:: EXERCISE BRIEF ::
What do the lines from the top of the data through the line with "where: The rule" say? Quote them exactly and include both ends.

:: DATASET EXCERPT ::
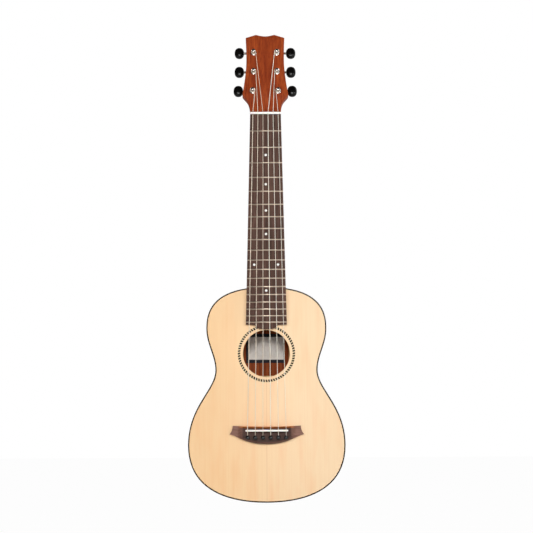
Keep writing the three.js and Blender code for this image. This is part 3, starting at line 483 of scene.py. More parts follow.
@dataclass
class Copies:
    """Geometry Nodes trees that repeat a small piece and give plain mesh back."""

    trees: ClassVar[dict[Layout, NodeTree]] = {}

    @staticmethod
    def _inputs(tree: NodeTree, wanted: dict[str, str]) -> bpy_prop_collection:
        """Gives a tree its named inputs and its output.

        Args:
            tree: The tree.
            wanted: The kind of each input, by the input's name.

        Returns:
            The inputs, as sockets inside the tree.
        """
        for name, kind in wanted.items():
            tree.interface.new_socket(name, in_out="INPUT", socket_type=f"NodeSocket{kind}")
        tree.interface.new_socket("Geometry", in_out="OUTPUT", socket_type="NodeSocketGeometry")
        return put(tree, "NodeGroupInput").outputs

    @staticmethod
    def _lined_up(add: Add, count: NodeSocket, where: Node) -> Node:
        """Makes as many points as are wanted and moves each to its place.

        Args:
            add: Adds a node to the tree.
            count: The number of points.
            where: The rule that places a point by its index.

        Returns:
            The node that gives the points.
        """
        line = add("GeometryNodeMeshLine", {"Count": count, "Offset": (0, 0, 0)})
        return add("GeometryNodeSetPosition", {"Geometry": line, "Position": where})

    @staticmethod
    def _copied(add: Add, given: bpy_prop_collection, points: Source, **laid: Any) -> None:
        """Sets the copies and ends the tree in Realize Instances and Set Material.

        Args:
            add: Adds a node to the tree.
            given: The tree's inputs.
            points: What gives the points that take a copy each.
            laid: The copies' Rotation or Scale.
        """
        copy = add("GeometryNodeObjectInfo", {"Object": given["Copy"]})
        copies = add("GeometryNodeInstanceOnPoints",
                     {"Points": points, "Instance": copy.outputs["Geometry"], **laid})
        real = add("GeometryNodeRealizeInstances", {"Geometry": copies})
        dressed = add("GeometryNodeSetMaterial", {"Geometry": real, "Material": given["Material"]})
        add("NodeGroupOutput", {"Geometry": dressed})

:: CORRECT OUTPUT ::
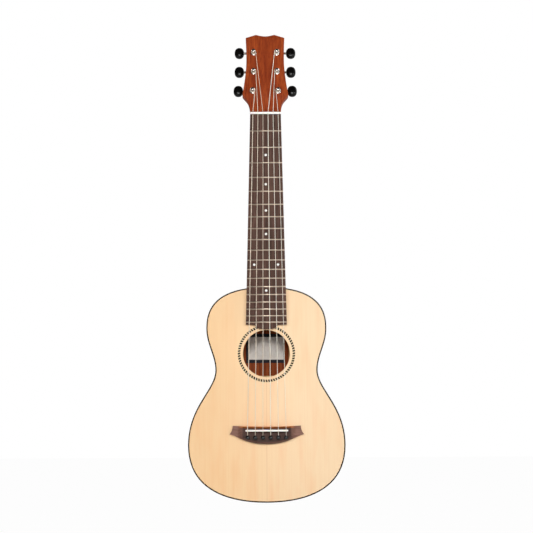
Keep writing the three.js and Blender code for this image. This is part 3, starting at line 483 of scene.py. More parts follow.
@dataclass
class Copies:
    """Geometry Nodes trees that repeat a small piece and give plain mesh back."""

    trees: ClassVar[dict[Layout, NodeTree]] = {}

    @staticmethod
    def _inputs(tree: NodeTree, wanted: dict[str, str]) -> bpy_prop_collection:
        """Gives a tree its named inputs and its output.

        Args:
            tree: The tree.
            wanted: The kind of each input, by the input's name.

        Returns:
            The inputs, as sockets inside the tree.
        """
        for name, kind in wanted.items():
            tree.interface.new_socket(name, in_out="INPUT", socket_type=f"NodeSocket{kind}")
        tree.interface.new_socket("Geometry", in_out="OUTPUT", socket_type="NodeSocketGeometry")
        return put(tree, "NodeGroupInput").outputs

    @staticmethod
    def _lined_up(add: Add, count: NodeSocket, where: Node) -> Node:
        """Makes as many points as are wanted and moves each to its place.

        Args:
            add: Adds a node to the tree.
            count: The number of points.
            where: The rule that places a point by its index.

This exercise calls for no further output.